Even oranges and apples had seventy to eighty calories each. And on more than one occasion I realized that Bea had eaten five servings of fruit between dinner and bedtime. I permitted it, because the nutrition doctor said it was okay, and because Bea was being so amazingly compliant about the reduction in food in other areas. But it was worthy of notice. Shouldn’t I be teaching her moderation, even where healthful foods were involved? And she wasn’t the only one liberated by the all-you-can-eat fruit rule: One weekend morning at a friend’s house, Bea, David, and I collectively managed to put away two pounds of strawberries over the course of a leisurely brunch. We could really pack it in.
One night, Bea herself acknowledged that she had taken too much advantage of the all-fruit-you-can eat policy.
“I think I just ate too many apples,” she admitted. “And it makes me feel stuffed. And it makes me feel like I overate, even though I didn’t.”
I asked her what that feeling was like emotionally for her.
“I feel unhealthy,” she said. “Because I feel like when you stuff yourself, it’s not good for you. Even when the food is good for you, it’s not good to stuff yourself every night because you don’t
feel well in the morning and you don’t want to go places and do anything. It’s better to be nice, healthy, quick—like quick to do things, ready to do things.”
I was pleased by Bea’s take.
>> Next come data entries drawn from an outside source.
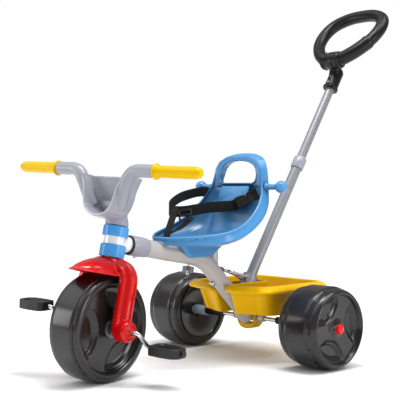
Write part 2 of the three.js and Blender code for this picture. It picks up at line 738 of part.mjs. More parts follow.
function loopPath() {
  const half = [[24, 3], [58, 30], [84, 70], [91, 112], [78, 150], [42, 172]];
  const points = [
    [0, 0], ...half, [0, 177], ...half.map(([x, z]) => [-x, z]).reverse(),
  ].map(([x, z]) => new THREE.Vector3(x, 0, z));
  return new THREE.CatmullRomCurve3(points, true);
}

function handleRing() {
  return loopFrame(hoop(loopPath(), 30, loop.tube, 12));
}

// The hub: a socket on the pole, a neck that leads forward, and a clamp round the loop's foot.
function hubBody() {
  const clamp = loopFrame(rod(21.5, -27, 27, "x", 20));
  const socket = turned([
    [0, poleTop - 4], [18.5, poleTop - 4], [18.5, poleTop + 2], [16, poleTop + 5],
    [15.5, poleTop + 40], [0, poleTop + 46],
  ], "z", 20);
  const neck = skinned([
    roundedRectangle(15, -16, 14, 6, 2).map(([x, y]) => [x, y, poleTop + 10]),
    roundedRectangle(18, -42, 0, 8, 2).map(([x, y]) => [x, y, poleTop + 62]),
  ], ([x, y]) => [x, y]);
  return union([clamp, socket, neck]);
}

function handleHub() {
  const ringRoom = loopFrame(hoop(loopPath(), 30, loop.tube + 2 * gap, 12));
  const poleRoom = rod(pole.upperOuter + gap, poleTop - 40, poleTop + 22, "z", 24);
  return cut(hubBody(), [ringRoom, poleRoom]);
}

// ---------- seat ----------
// The rim of the seat, from the middle of the front lip round the rider's left to the top of the
// back: each row is a point, then how far the rim's flange turns outwards, backwards and up.
const seatRim = [
  [0, -290, 282, 0, -4, -13], [18, -280, 283, 0, -4, -13], [36, -264, 284, 1, -3, -14],
  [60, -243, 286, 2, 0, -15], [84, -217, 289, 3, 0, -16], [101, -190, 293, 4, 0, -16],
  [108, -163, 300, 5, 2, -17], [108, -134, 311, 6, 5, -18], [104, -104, 328, 7, 9, -17],
  [98, -76, 352, 8, 14, -15], [90, -57, 376, 8, 17, -11], [81, -46, 398, 6, 18, -6],
  [76, -41, 420, 5, 18, -2], [71, -38, 439, 4, 18, 1], [60, -35, 456, 3, 18, 3],
  [36, -33, 466, 2, 18, 4], [0, -32, 469, 0, 18, 4],
];
const seatMiddle = { y: -165, z: 266 };

// One closed loop of the bowl. round goes from 0 at its middle to 1 at the rim and follows a
// quarter of a rounded square, flange goes from 0 at the rim to 1 at the flange's edge.
function seatLoop(round, flange, offset) {
  const half = seatRim.map(([x, y, z, outwards, backwards, upwards]) => {
    const wide = Math.sin((round * Math.PI) / 2) ** 0.8;
    const tall = 1 - Math.cos((round * Math.PI) / 2) ** 0.75;
    return [
      x * wide + flange * outwards,
      seatMiddle.y + (y - seatMiddle.y) * wide + flange * backwards + offset * 0.5 * wide,
      seatMiddle.z + (z - seatMiddle.z) * tall + flange * upwards - offset,
    ];
  });
  return [...half, ...half.slice(1, -1).reverse().map(([x, y, z]) => [-x, y, z])];
}

function seatBowl() {
  const { thickness } = pan;
  const under = [0.2, 0.55, 0.82].map((round) => seatLoop(round, 0, thickness));
  const rim = [[0.93, 0.85], [1, 1], [1, 0.06], [0.985, 0]].map(([r, f]) => seatLoop(r, f, 0));
  const inside = [0.91, 0.78, 0.55, 0.2].map((round) => seatLoop(round, 0, 0));
  return skinned([...under, ...rim, ...inside], ([x, y]) => [x, y]);
}

function seatShell() {
  const shell = seatBowl();
  const half = [[50, 404], [56, 409], [59, 422], [55, 437], [43, 449], [20, 454]];
  const hold = plate([...half, ...half.map(([x, z]) => [-x, z]).reverse()], 120)
    .rotateX(Math.PI / 2).translate(0, -30, 0);
  const backPlate = plate([[-79, 396], [-75, 437], [-61, 454], [-36, 465], [36, 465], [61, 454],
    [75, 437], [79, 396]].reverse(), 8).rotateX(Math.PI / 2).translate(0, -32, 0);
  const pedestal = skinned([
    roundedRectangle(25, -212, -142, 10, 3).map(([x, y]) => [x, y, 240]),
    roundedRectangle(34, -245, -112, 12, 3).map(([x, y]) => [x, y, 266]),
  ], ([x, y]) => [x, y]);
  const saddle = onSpine(rod(spine.outer + gap, -140, 140, "y", 24), -180);
  const sleeveRoom = onSpine(rod(sleeve.outer + 0.5, -130, -50, "y", 24), -180);
  const boltRoom = onSpine(rod(seatBolt.radius + gap, -40, 23.5, "z", 16), seatBolt.y);
  const tools = [hold, saddle, sleeveRoom, spineBar(spine.outer + gap, 20), boltRoom];
  return cut(union([shell, backPlate, pedestal]), tools);
}

function sidePeg(side) {
  const profile = [[0, 0], [6.5, 0], [6.5, 28], ...arc(0, 41, 14, -65, 90, 6).slice(0, -1), [0, 55]];
  return turned(profile, "x", 16)
    .rotateZ(side < 0 ? Math.PI : 0)
    .translate(side * 88.8, -34, 394);
}

// A flat strap through points; its width lies as near as it can to the direction across.
function webbing(points, across) {
  const curve = new THREE.CatmullRomCurve3(points.map((point) => new THREE.Vector3(...point)));
  const corners = [[-1, -1], [1, -1], [1, 1], [-1, 1]];
  const steps = 3 * points.length;
  const sections = [];
  for (let i = 0; i <= steps; i += 1) {
    const at = curve.getPointAt(i / steps);
    const along = curve.getTangentAt(i / steps);
    const wide = across.clone().addScaledVector(along, -across.dot(along)).normalize();
    const thick = new THREE.Vector3().crossVectors(along, wide);
    sections.push(corners.map(([w, t]) =>
      at.clone()
        .addScaledVector(wide, (w * strap.width) / 2)
        .addScaledVector(thick, (t * strap.thickness) / 2)
        .toArray(),
    ));
  }
  const [first, last] = [sections[0], sections.at(-1)];
  return skinned(sections, (point) =>
    corners[(first.includes(point) ? first : last).indexOf(point)]);
}

// The near end of the waist belt: everything on this line lies between its two distances.
const buckleLine = { from: new THREE.Vector3(48, -92, 357), to: new THREE.Vector3(84, -60, 380) };

function onBuckleLine(distance) {
  const { from, to } = buckleLine;
  return from.clone().addScaledVector(to.clone().sub(from).normalize(), distance);
}

function buckleBlock(start, end, width, thickness) {
  const along = buckleLine.to.clone().sub(buckleLine.from).normalize();
  const up = new THREE.Vector3(0, 0, 1);
  const wide = up.addScaledVector(along, -up.dot(along)).normalize();
  const thick = new THREE.Vector3().crossVectors(along, wide);
  const turn = new THREE.Matrix4().makeBasis(along, wide, thick);
  const chamfer = 4;
  const [half, length] = [width / 2, (end - start) / 2];
  const outline = [
    [-length, -half + chamfer], [-length + chamfer, -half], [length - chamfer, -half],
    [length, -half + chamfer], [length, half - chamfer], [length - chamfer, half],
    [-length + chamfer, half], [-length, half - chamfer],
  ];
  const middle = onBuckleLine((start + end) / 2);
  return plate(outline, thickness).applyMatrix4(turn.setPosition(middle));
}

function harnessParts(group) {
  const upright = new THREE.Vector3(0, 0, 1);
  const waist = webbing([
    [-84, -64, 384], [-76, -120, 378], [-52, -190, 362], [-24, -228, 345], [-2, -212, 341],
    [20, -150, 349], onBuckleLine(-12).toArray(), onBuckleLine(-1).toArray(),
  ], upright);
  const crotch = webbing([
    [0, -256, 288], [0, -248, 312], [0, -237, 336], [0, -231, 350],
  ], new THREE.Vector3(1, 0, 0));
  const stub = webbing([onBuckleLine(40.6), onBuckleLine(46), onBuckleLine(50)]
    .map((point) => point.toArray()), upright);
  add(group, "crotch_strap", crotch, look.webbing);
  add(group, "waist_strap_right", waist, look.webbing);
  add(group, "waist_strap_left", stub, look.webbing);
  add(group, "buckle_body", buckleBlock(0, 24, 28, 9), look.black);
  add(group, "buckle_tongue", buckleBlock(24 + gap, 40, 24, 7), look.black);
}

function seatParts() {
  const group = new THREE.Group();
  add(group, "seat_shell", seatShell(), look.blue);
  add(group, "side_peg_left", sidePeg(1), look.blue);
  add(group, "side_peg_right", sidePeg(-1), look.blue);
  const bolt = onSpine(rod(seatBolt.radius, -42, 23, "z", 14), seatBolt.y);
  add(group, "seat_bolt", bolt, look.steel);
  harnessParts(group);
  return group;
}

function wingNut() {
  const collar = ring(7, seatBolt.radius + run, -32, -22, "z", 18);
  const wings = box(34, 3, 14, [0, 0, -30]);
  const room = rod(seatBolt.radius + run, -50, 0, "z", 14);
  return onSpine(geometryOf(cut(union([collar, wings]), [room])), seatBolt.y);
}

// ---------- assembly ----------
const tricycle = new THREE.Group();
tricycle.add(spineParts(), rearAxle(), rearWheel(1), rearWheel(-1), socketParts(), lockBail());
tricycle.add(poleParts(), seatParts());
add(tricycle, "seat_post", seatPost(), look.silver);
add(tricycle, "wing_nut", wingNut(), look.steel);
add(tricycle, "bin", binShape(), look.yellow);

const leaning = new THREE.Group();
leaning.position.set(0, front.y, front.z);
leaning.rotation.x = -steering.lean;
leaning.add(headParts());
const steered = new THREE.Group();
steered.rotation.z = steering.turned;
steered.add(steeringParts(), frontWheelParts(), pedalParts(1), pedalParts(-1));
leaning.add(steered);
tricycle.add(leaning);

// The whole is moved along Y so that its box is centred on the origin.
const extent = new THREE.Box3().setFromObject(tricycle, true);
tricycle.position.y = -(extent.min.y + extent.max.y) / 2;

export default tricycle;
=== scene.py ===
"""Looks of the children's tricycle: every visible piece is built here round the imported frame.

Sizes are in millimetres in each piece's own frame; a placing matrix turns them into metres.
"""
import json
import math

import bmesh
import bpy
from mathutils import Matrix, Vector


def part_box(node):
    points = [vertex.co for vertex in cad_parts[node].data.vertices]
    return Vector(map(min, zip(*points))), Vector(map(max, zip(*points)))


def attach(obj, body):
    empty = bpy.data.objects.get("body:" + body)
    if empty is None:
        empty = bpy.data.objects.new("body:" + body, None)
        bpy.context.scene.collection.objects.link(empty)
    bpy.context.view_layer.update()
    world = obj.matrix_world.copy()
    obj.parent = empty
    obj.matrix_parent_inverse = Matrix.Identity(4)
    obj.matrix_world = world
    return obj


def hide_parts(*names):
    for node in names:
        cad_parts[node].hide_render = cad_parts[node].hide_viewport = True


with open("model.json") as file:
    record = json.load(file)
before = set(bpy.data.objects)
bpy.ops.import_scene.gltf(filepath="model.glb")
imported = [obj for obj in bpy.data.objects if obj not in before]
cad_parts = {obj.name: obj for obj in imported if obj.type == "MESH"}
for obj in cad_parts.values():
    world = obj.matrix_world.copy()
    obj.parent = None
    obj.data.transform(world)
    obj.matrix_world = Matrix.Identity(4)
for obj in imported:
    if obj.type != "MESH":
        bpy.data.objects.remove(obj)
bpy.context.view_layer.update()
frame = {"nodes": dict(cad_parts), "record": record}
RECORD = frame["record"]
JOINTS = {joint["name"]: joint for joint in RECORD["behaviour"]["joints"]}


# ---------- places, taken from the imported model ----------
def middle(node):
    low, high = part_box(node)
    return (low + high) / 2


MM = Matrix.Scale(0.001, 4)
AXLE = middle("rear_axle")
SHIFT = Matrix.Translation((0, AXLE.y, 0)) @ MM
STEER_AXIS = Vector(JOINTS["steering_turn"]["axis"])
LEAN = math.atan2(STEER_AXIS.y, STEER_AXIS.z)
SPIN_AXIS = Vector(JOINTS["front_wheel_spin"]["axis"])
LEANING = Matrix.Translation(middle("crank_axle")) @ Matrix.Rotation(-LEAN, 4, "X")
TURN = math.asin((LEANING.to_3x3().inverted() @ SPIN_AXIS).y)
STEERED = LEANING @ Matrix.Rotation(TURN, 4, "Z") @ MM
POLE_AXIS = Vector(JOINTS["pole_lift"]["axis"])
POLE_LEAN = math.atan2(POLE_AXIS.y, POLE_AXIS.z)
POLE_JOINT_AT = 327
POLE = (
    Matrix.Translation(middle("pole_joint") - POLE_AXIS * POLE_JOINT_AT * 0.001)
    @ Matrix.Rotation(-POLE_LEAN, 4, "X")
    @ MM
)
SIDES = ((1, "left"), (-1, "right"))


# ---------- camera, light and floor ----------
def make_camera():
    azimuth, elevation = math.radians(47.01), math.radians(0.936)
    back = Vector((
        math.sin(azimuth) * math.cos(elevation),
        -math.cos(azimuth) * math.cos(elevation),
        math.sin(elevation),
    ))
    camera = bpy.data.objects.new("camera", bpy.data.cameras.new("camera"))
    camera.data.lens = 84.5
    camera.data.sensor_width = 36
    camera.location = Vector((1.5283, AXLE.y - 1.5839, 0.3992))
    camera.rotation_euler = (-back).to_track_quat("-Z", "Y").to_euler()
    bpy.context.collection.objects.link(camera)
    bpy.context.scene.camera = camera


def area_light(name, at, size, power, target=(0, 0, 0.3)):
    light = bpy.data.objects.new(name, bpy.data.lights.new(name, "AREA"))
    light.data.shape = "RECTANGLE"
    light.data.size, light.data.size_y = size
    light.data.energy = power
    light.location = at
    light.rotation_euler = (Vector(at) - Vector(target)).to_track_quat("Z", "Y").to_euler()
    bpy.context.collection.objects.link(light)


def make_world():
    """A white background to look at, and a dimmer one for the object to be lit by."""
    world = bpy.data.worlds.new("studio")
    bpy.context.scene.world = world
    world.use_nodes = True
    tree = world.node_tree
    lit = tree.nodes["Background"]
    lit.inputs["Color"].default_value = (1, 1, 1, 1)
    lit.inputs["Strength"].default_value = 0.34
    seen = node(tree, "ShaderNodeBackground", {"Strength": 1.0})
    seen.inputs["Color"].default_value = (1, 1, 1, 1)
    choose = node(tree, "ShaderNodeMixShader")
    rays = node(tree, "ShaderNodeLightPath")
    tree.links.new(rays.outputs["Is Camera Ray"], choose.inputs["Fac"])
    tree.links.new(lit.outputs["Background"], choose.inputs[1])
    tree.links.new(seen.outputs["Background"], choose.inputs[2])
    tree.links.new(choose.outputs["Shader"], tree.nodes["World Output"].inputs["Surface"])


def make_sun(direction, strength, spread):
    sun = bpy.data.objects.new("sky_panel", bpy.data.lights.new("sky_panel", "SUN"))
    sun.data.energy = strength
    sun.data.angle = math.radians(spread)
    sun.rotation_euler = Vector(direction).to_track_quat("Z", "Y").to_euler()
    bpy.context.collection.objects.link(sun)


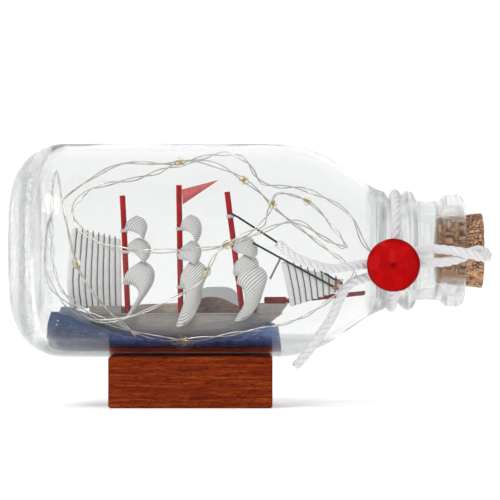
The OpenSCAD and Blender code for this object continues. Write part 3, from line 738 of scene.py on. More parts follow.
BOW_LOOP_ROUTE = [
    (56, -18.8, -2.2), (57.5, -18.6, -0.8), (60.5, -17.9, 0.1), (65, -17.1, 0.3), (72.6, -18, -0.8),
    (75.4, -17.7, -1.7), (77.2, -16, -1.8), (77.6, -14.3, -1), (76.4, -13.1, 0), (74.2, -14, -0.1),
    (71.6, -16, -1.6), (67, -16.8, -2.9), (61.5, -17.6, -3.3), (56.6, -18.6, -4.6),
]
SHORT_TAIL_ROUTE = [
    (48.5, -19.2, -3.4), (45, -20, -3.6), (42, -22, -4), (36.5, -25.6, -4.7), (29.3, -29.2, -2.7),
    (25.9, -29.9, -0.9), (22.8, -30, 1.9),
]
LONG_TAIL_ROUTE = [
    (49.9, -19.1, -6.9), (46, -19.5, -7.1), (41.4, -21.4, -8.8), (38.6, -21.4, -13), (37, -20, -17),
    (34, -17.4, -21.6), (31, -15.8, -26), (27.6, -14, -30.2),
]


def make_light_string(strand, resin, chip):
    """Two fine wires, loosely twisted, with a resin drop over each light."""
    path = smooth_path([at(*p) for p in LIGHT_ROUTE], 0.5 * MM)
    shape = Shape()
    add_strands(shape, path, 2, 0.17 * MM, 0.36 * MM, 17 * MM, sides=6, wander=0.8)
    wires = shape.make("light_string", [strand])
    drops, chips = Shape(), Shape()
    for index, share in LIGHTS:
        a, b = at(*LIGHT_ROUTE[index]), at(*LIGHT_ROUTE[index + 1])
        spot = a.lerp(b, share)
        near = min(range(2, len(path) - 2), key=lambda i: (path[i] - spot).length)
        way = (path[near + 2] - path[near - 2]).normalized()
        half = [-1.5, -1.25, -0.85, -0.35, 0.15, 0.6, 0.95, 1.3, 1.55]
        sizes = [0.32, 0.45, 0.72, 0.95, 1.02, 0.9, 0.66, 0.42, 0.3]
        middle = path[near]
        add_tube(drops, [middle + way * h * MM for h in half], [1.2 * s * MM for s in sizes], 16)
        add_tube(chips, [middle + way * h * MM for h in (-0.36, -0.3, 0.3, 0.36)],
                 [s * MM for s in (0.16, 0.26, 0.26, 0.16)], 6)
    beads = drops.make("light_drops", [resin])
    dots = chips.make("light_chips", [chip])
    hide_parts("light_wire")
    put(beads, ROOT, "light_resin", "led_drops")
    put(dots, ROOT, "light_chip", "led_chips")
    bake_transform(wires)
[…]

She wasn’t accusing herself of having eaten something “bad,” and her regret was not “Now I feel fat” but “Now I don’t feel so well, and I’m not in the mood to do other things that are part of life.” The lesson was certainly superior to how I’d learned restraint. It was better to feel a little stuffed from apples than to suffer crushing guilt after a bonanza donut binge.
My friend does a funny riff on how women in her social circle act around the cake at a party. She describes how they stalk around it for a while, checking it out, seeing who else is eating it. They visit it a couple of times, often striking up a conversation with another woman about how good it looks, and whether they should try it. Those who do dig in often do so from a position of apology or explanation: how they’re going to pay for it later by going to the gym or skipping dessert for the next few days, but it’s worth it. And every bite they take seems to tell a self-conscious story of longing, gratification, and guilt. Then of course, there’s the hostess’s panic when the party winds down and she confronts the thought of being alone in the house with the leftovers. She entreats her guests to have another slice, to take some home—anything to avoid being left alone with it, like the cake is an axe murderer or something.
Splurging on fattening food is an emotionally mixed proposition
for most women. Now that cake was no longer the staple food it had been in my younger years, when I had happily sacrificed healthful fare to allow for it, I shared the popular feelings of anxiety around such excess. But I wanted Bea to understand that it’s not realistic or even ideal to turn down a slice of her aunt’s wedding cake even though we had already eaten the big steak and cheesy potatoes we’d been served for dinner. Sometimes—and only on rare and truly special occasions (a wedding being both)—I let us both go for it. And I would always take a moment to make sure Bea was mindful that it was okay to do so once in a while.